D J Caruso’s thriller, with Angelina Jolie as an FBI agent going after a serial killer in Montreal, seems to have received surprisingly good reviews, citing Caruso’s sharp visual style, the appeal of the Montreal locations, and a good performance by Jolie as her customary offbeat self. These attributes are all there to be seen, but I can’t say the film did a lot for me. It’s yet another over-elaborate premise, with little stand-alone significance, and a “surprise” ending that distinctly isn’t. I enjoyed it well enough, but there’s never a moment when you wouldn’t be better off watching something else. And Jolie’s charismatic self-assurance has its downside – the thematic weight, to the extent there is any, comes from her unwise infatuation with a key witness, but I could never believe she was doing more than toying with him.

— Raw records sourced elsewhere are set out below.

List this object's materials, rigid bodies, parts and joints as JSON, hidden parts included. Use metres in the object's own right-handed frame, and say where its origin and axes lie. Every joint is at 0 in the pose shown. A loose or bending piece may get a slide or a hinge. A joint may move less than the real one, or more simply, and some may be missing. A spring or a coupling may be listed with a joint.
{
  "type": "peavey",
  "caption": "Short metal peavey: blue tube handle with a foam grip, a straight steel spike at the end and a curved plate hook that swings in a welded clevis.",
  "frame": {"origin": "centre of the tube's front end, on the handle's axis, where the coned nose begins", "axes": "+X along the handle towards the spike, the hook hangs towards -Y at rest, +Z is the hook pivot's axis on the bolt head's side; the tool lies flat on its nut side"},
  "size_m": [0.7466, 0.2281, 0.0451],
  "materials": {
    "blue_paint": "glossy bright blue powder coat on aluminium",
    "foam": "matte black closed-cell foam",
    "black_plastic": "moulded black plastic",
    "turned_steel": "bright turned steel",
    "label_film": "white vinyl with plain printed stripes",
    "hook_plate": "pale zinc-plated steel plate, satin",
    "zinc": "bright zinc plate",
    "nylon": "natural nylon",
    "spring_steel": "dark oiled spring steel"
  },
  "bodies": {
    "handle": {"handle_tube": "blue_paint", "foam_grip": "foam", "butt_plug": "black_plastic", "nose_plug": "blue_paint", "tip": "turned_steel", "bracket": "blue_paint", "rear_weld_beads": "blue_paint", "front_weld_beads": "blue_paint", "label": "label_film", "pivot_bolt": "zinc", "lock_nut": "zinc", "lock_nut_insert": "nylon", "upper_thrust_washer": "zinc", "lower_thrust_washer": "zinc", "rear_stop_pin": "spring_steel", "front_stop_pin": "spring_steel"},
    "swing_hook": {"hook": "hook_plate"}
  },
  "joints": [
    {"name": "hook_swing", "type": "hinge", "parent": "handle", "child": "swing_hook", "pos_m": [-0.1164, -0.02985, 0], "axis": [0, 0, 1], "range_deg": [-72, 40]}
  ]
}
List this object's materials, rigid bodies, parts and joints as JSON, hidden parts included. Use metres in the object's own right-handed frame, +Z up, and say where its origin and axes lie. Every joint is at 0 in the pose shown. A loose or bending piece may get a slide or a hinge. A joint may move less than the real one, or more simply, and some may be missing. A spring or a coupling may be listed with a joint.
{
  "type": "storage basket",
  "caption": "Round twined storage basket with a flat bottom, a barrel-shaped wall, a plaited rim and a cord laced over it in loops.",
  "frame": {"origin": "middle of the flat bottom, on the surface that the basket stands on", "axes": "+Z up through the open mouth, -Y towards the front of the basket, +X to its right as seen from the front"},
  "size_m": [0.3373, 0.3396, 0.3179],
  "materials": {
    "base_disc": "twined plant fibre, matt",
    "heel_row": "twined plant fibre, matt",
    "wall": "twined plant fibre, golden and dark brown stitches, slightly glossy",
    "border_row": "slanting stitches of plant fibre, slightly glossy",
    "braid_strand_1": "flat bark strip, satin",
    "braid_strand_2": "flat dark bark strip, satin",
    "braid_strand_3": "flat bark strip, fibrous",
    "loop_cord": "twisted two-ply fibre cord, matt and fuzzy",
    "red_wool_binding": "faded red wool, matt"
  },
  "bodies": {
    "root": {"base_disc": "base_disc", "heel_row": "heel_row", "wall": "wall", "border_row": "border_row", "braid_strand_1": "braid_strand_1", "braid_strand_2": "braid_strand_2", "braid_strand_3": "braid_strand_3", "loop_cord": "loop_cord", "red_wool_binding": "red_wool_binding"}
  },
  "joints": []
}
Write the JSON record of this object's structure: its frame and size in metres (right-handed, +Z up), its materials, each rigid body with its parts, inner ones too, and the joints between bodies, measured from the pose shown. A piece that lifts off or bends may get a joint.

Still, the location (albeit filled mainly with estimable French actors like Tcheky Karyo and Olivier Martinez playing Quebecois cops, or else with Americans like Gena Rowlands and Ethan Hawke) earns a rare distinction – two big Hollywood movies in the same week that might qualify at least as half Canadian. But if this were a real Canadian film, how would The Barbarian Invasions’ Cannes award-winner Marie-Josee Croze be languishing in a nothing two-scene role as a pathologist? Only, maybe, if the film were cast by zombies.

Enter...Zombie King

Since I was talking about zombies, I’ll say a few words for a movie called Enter...Zombie King, which I saw on DVD (it played a couple of nights at the Bloor Cinema last year). I know nothing about anyone involved with it except that it features local cult band The Tijuana Bibles. The film reflects a somewhat complex aesthetic revolving around wrestling, topless babes, an odd approach to choosing locations, and of course zombies. The execution often falters (well, to be honest, it seldom gathers sufficient momentum to be accused of faltering), and yet I must confess I thought the movie had its finger on something vaguely admirable. George Romero is credited for “guidance and inspiration,” and the end credits also promote a wrestling website. Somewhere at that intersection, eternal sunshine may lurk.